What a depressing train of thoughts.

"No. My job, my training, my position...I am a living relic in these times," he said aloud in a bitter tone. He ran a hand absently through his hair, unhappy with the idea of that being the sum of his worth to this world...to Japan...to the Tokyo he loved so well. So, what had he been before his memories had been lost? A Dragon of Heaven for one. He fought on the side of humanity, and on the side of hope. He helped others. Right?

But, where did living with Seishirou factor into all of this? They were destined to fight on opposite sides. So, it could not have been easy for both of them to fulfill their duties in this battle, right? Obviously, Subaru had been doing at least enough to help Kamui and the others. They were all friends--or at least friendly. He couldn't have been holding back too much in that case. So, what about Seishirou?

He couldn't figure it out. There simply wasn't enough information available to him, and whatever had inspired that flash of memory earlier was gone now. The Seishirou he'd known so well before wasn't real, so he couldn't find answers in his motivations and actions there. Likewise, he could not go with the assumption that Seishirou was nothing more than a cold and unfeeling killer. He wished he could, but the emotions on the assassin's face had been genuine since Subaru woke up. He couldn't explain the difference, even to himself, but he knew. He just knew.

Didn't he?

Well, no. It was entirely possible that this was some new game. There was no proof, and Subaru was all too aware that he'd been fooled easily once before. Logic had nothing to do with it though. Subaru knew. The doubts crept up, and hit some sort of wall where they were dismissed as ridiculous.

That seemed to answer that. Maybe irrefutable proof had been offered in the span of time Subaru could not remember. Other things seemed not to have been lost, though he couldn't pinpoint how he knew that. That's just what was.

So, Seishirou was being genuine. They had been together and presumably in love. No, make that utterly in love, for the same reason Subaru knew Seishirou's emotions were genuine. Despite everything, it had worked somehow. For five years. Things had worked like this for five years.

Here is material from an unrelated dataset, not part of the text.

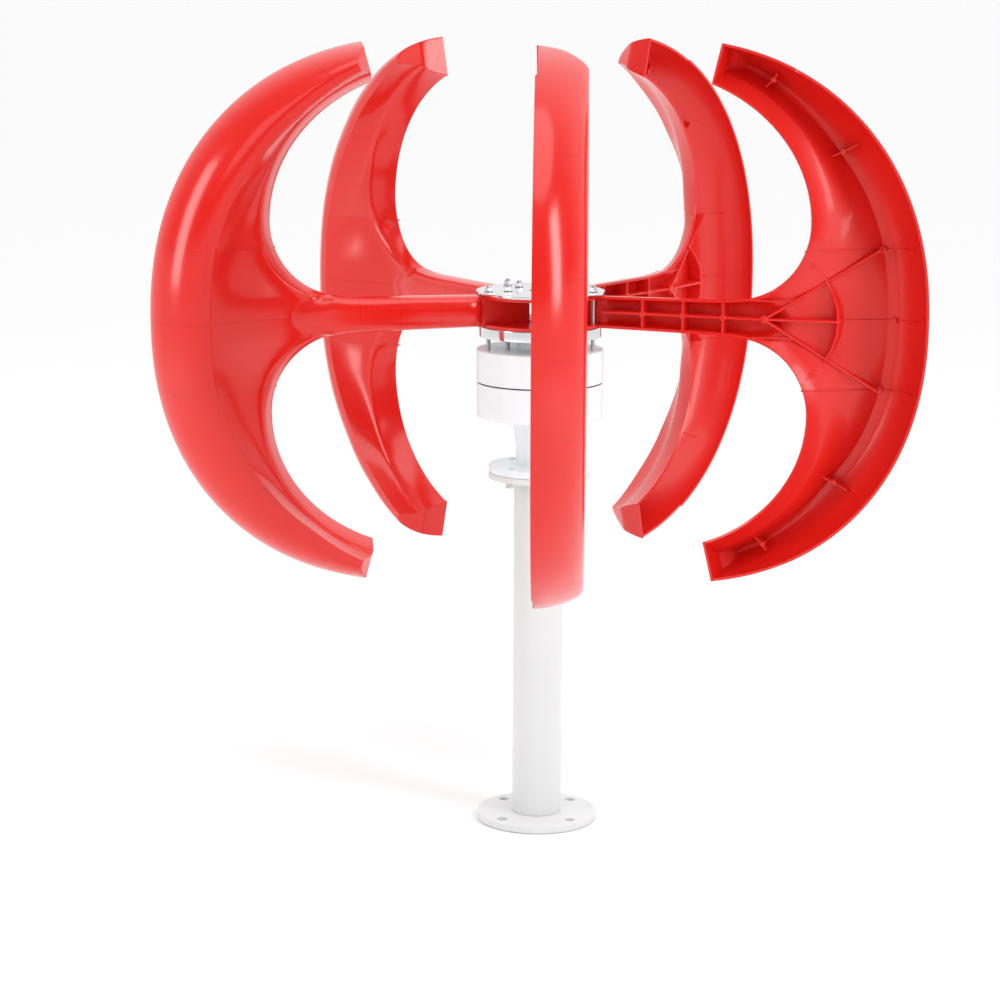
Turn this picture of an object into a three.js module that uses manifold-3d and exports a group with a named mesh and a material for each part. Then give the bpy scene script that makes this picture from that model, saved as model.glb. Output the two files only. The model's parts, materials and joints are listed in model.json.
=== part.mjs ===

"I would have been twenty," he told himself. That was so old. That was so young. "That's right. Young because I'm twenty-five." Seishirou's age. Well. The age he had been. Was it coincidence? Was it a cosmic joke? The great cosmic joker favored ironic humor, clearly.

That left four years after Hokuto's death for them to have started living together. Four whole years--but it didn't seem enough. They were twins. She had been half of his soul, and an eternity seemed too short a time for Subaru to ever forgive her murder. So, how? How did he live with himself while he lived happily ever after in Seishirou's bed? It was disgusting for him to think about now, and a great self-loathing welled up and almost overwhelmed him.

Disgusting--and attractive. Another wave of self-loathing hit him as he realized on some level he really wanted to be with Seishirou right now. No matter what he'd done, they were in love with each other. So, how could Subaru forgive himself for that? How could he forgive his past self for--

No.

There had to be something he was missing. There must be many things Seishirou had yet to tell him about the past. Well, Subaru had ended the conversation rather abruptly, so it was obvious that many things had gone unsaid. They were all locked within his memory.

But, if wandering around with his thoughts this night had brought Subaru anything, it was the realization that there were many memories he just did not want. For some reason or another, he did not want to remember. He had a sneaking suspicion that a great deal of that reason was Seishirou.

He did not want to remember being this much in love with the person he had to hate.